1 function fun(x:Integer):Integer;
2 begin
3 if x > 100 then
4 fun:=x-10
5 else
6 fun:=fun(fun x+11)
7 end;

hey guys am pretty new to pascal. Can you please explain me what line 6 does.. and if it is wrong then please correct me

Comments

  • ActorActor Posts: 438Member
    It's wrong. The compiler is going to expect a left parenthesis after the identifier "fun." I'm guessing that it should be as I've changed it below.

    In line 6 the function calls itself recursively. If passed a number <= 100 it will repeatedly increase that number by 11 until it is > 100, then subtract 10 and return.
    [code]
    function fun(x : Integer) : Integer ;
    begin
    if x > 100 then
    fun := x - 10
    else
    [red]fun := fun(x + 11)[/red]
    end ;
    [/code]
    For example, if passed 88 it will call itself and return 99. That's still <= 100 so it calls itself again and returns 100. That's > 100 so on the final call to itself it subtracts 10 and returns 100.

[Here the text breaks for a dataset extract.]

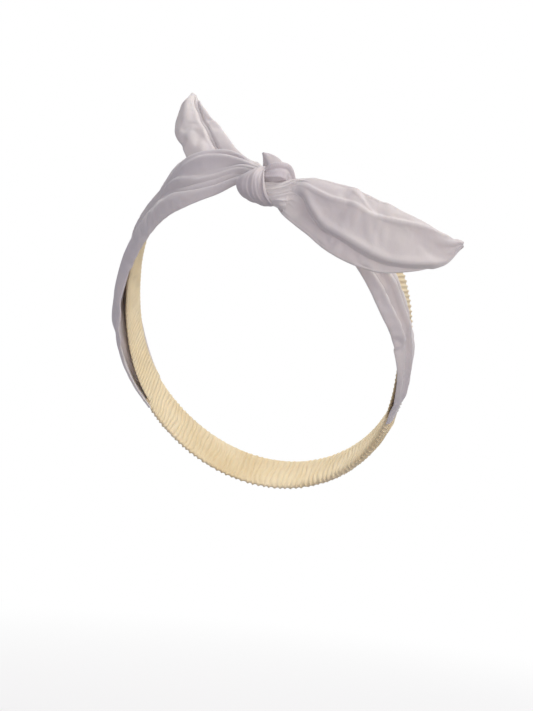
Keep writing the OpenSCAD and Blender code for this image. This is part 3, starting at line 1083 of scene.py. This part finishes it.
def studio():
    """Soft lamps round the object, under a plain white background."""
    world = bpy.data.worlds.new("studio")
    world.use_nodes = True
    nodes, links = world.node_tree.nodes, world.node_tree.links
    nodes.clear()
    out = add_node(nodes, "ShaderNodeOutputWorld")
    ambient = add_node(nodes, "ShaderNodeBackground", {"Color": (0.90, 0.89, 1.0, 1), "Strength": 0.34})
    shown = add_node(nodes, "ShaderNodeBackground", {"Color": (1, 1, 1, 1), "Strength": 1.0})
    pick = add_node(nodes, "ShaderNodeMixShader")
    path = add_node(nodes, "ShaderNodeLightPath")
    links.new(path.outputs["Is Camera Ray"], pick.inputs[0])
    links.new(ambient.outputs[0], pick.inputs[1])
    links.new(shown.outputs[0], pick.inputs[2])
    links.new(pick.outputs[0], out.inputs[0])
    bpy.context.scene.world = world
    area_light("top", (0.33, -0.15, 0.74), (0, -0.05, 0.03), 0.6, 4.5, (1.0, 0.99, 0.95))
    area_light("back", (-0.3, 0.55, 0.5), (0, -0.05, 0.03), 0.5, 3.0, (1.0, 0.98, 0.92))
    area_light("side", (0.80, -0.60, 0.08), (0, -0.05, 0.02), 0.8, 1.9, (1.0, 0.97, 0.92))
    area_light("front", (0.45, -0.85, 0.05), (0, -0.05, 0.02), 0.8, 1.1, (0.97, 0.95, 1.0))
    area_light("fill", (-0.55, -0.75, 0.0), (0, -0.05, 0.02), 0.8, 0.7, (0.92, 0.90, 1.0))
    area_light("below", (0.25, -0.5, -0.4), (0.03, -0.08, 0.02), 0.5, 1.7, (1.0, 0.86, 0.82))
    bpy.context.scene.view_settings.view_transform = "Standard"


def floor():
    """A pale floor that fades into the background away from the object."""
    m, nodes, links = nodes_of("floor")
    out = add_node(nodes, "ShaderNodeOutputMaterial")
    paint = add_node(nodes, "ShaderNodeBsdfDiffuse", {"Color": (0.9, 0.9, 0.9, 1)})
    glow = add_node(nodes, "ShaderNodeEmission", {"Strength": 1.0})
    both = add_node(nodes, "ShaderNodeMixShader")
    place = add_node(nodes, "ShaderNodeTexCoord")
    away = add_node(nodes, "ShaderNodeVectorMath", operation="LENGTH")
    fade = add_node(nodes, "ShaderNodeMapRange", {"From Min": 0.1, "From Max": 0.75, "To Min": 0.35},
                    interpolation_type="SMOOTHSTEP")
    links.new(place.outputs["Object"], away.inputs[0])
    links.new(away.outputs["Value"], fade.inputs["Value"])
    links.new(fade.outputs["Result"], both.inputs[0])
    links.new(paint.outputs[0], both.inputs[1])
    links.new(glow.outputs[0], both.inputs[2])
    links.new(both.outputs[0], out.inputs[0])
    corners = np.array([(-1, -1, 0), (1, -1, 0), (1, 1, 0), (-1, 1, 0)]) * FLOOR_HALF
    ground = new_piece("floor", corners, [(0, 1, 2, 3)], m)
    ground.location.z = FLOOR_HEIGHT * MM
    ground.visible_diffuse = False


camera()
studio()
floor()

    The intended code may be:
    [code]
    [red]fun := fun(fun(x + 11))[/red]
    [/code]
  • nyfernyfer Posts: 3Member
    hey thank you very much

    i think the line 6 is

    fun:=fun(fun(x+11));

    So i still did not understand how that line executes. if supose the value of x is 95. can you please explain
  • ActorActor Posts: 438Member
    : hey thank you very much
    :
    : i think the line 6 is
    :
    : fun:=fun(fun(x+11));
    :
    : So i still did not understand how that line executes. if supose the
    : value of x is 95. can you please explain
    :
    [code]
    function fun(x : Integer) : Integer ;
    begin
    if x > 100 then
    fun := x - 10
    else
    [red]fun := fun(fun(x + 11)) {line 6}[/red]
    end ;
    [/code]
    The important thing to grasp about line 6 is that the function calls itself, a process called [b]recursion.[/b]

    If x = 95 the function jumps to the "else" part (line 6) where it calls itself twice, a double recursion. Call these recursions the outer and inner calls.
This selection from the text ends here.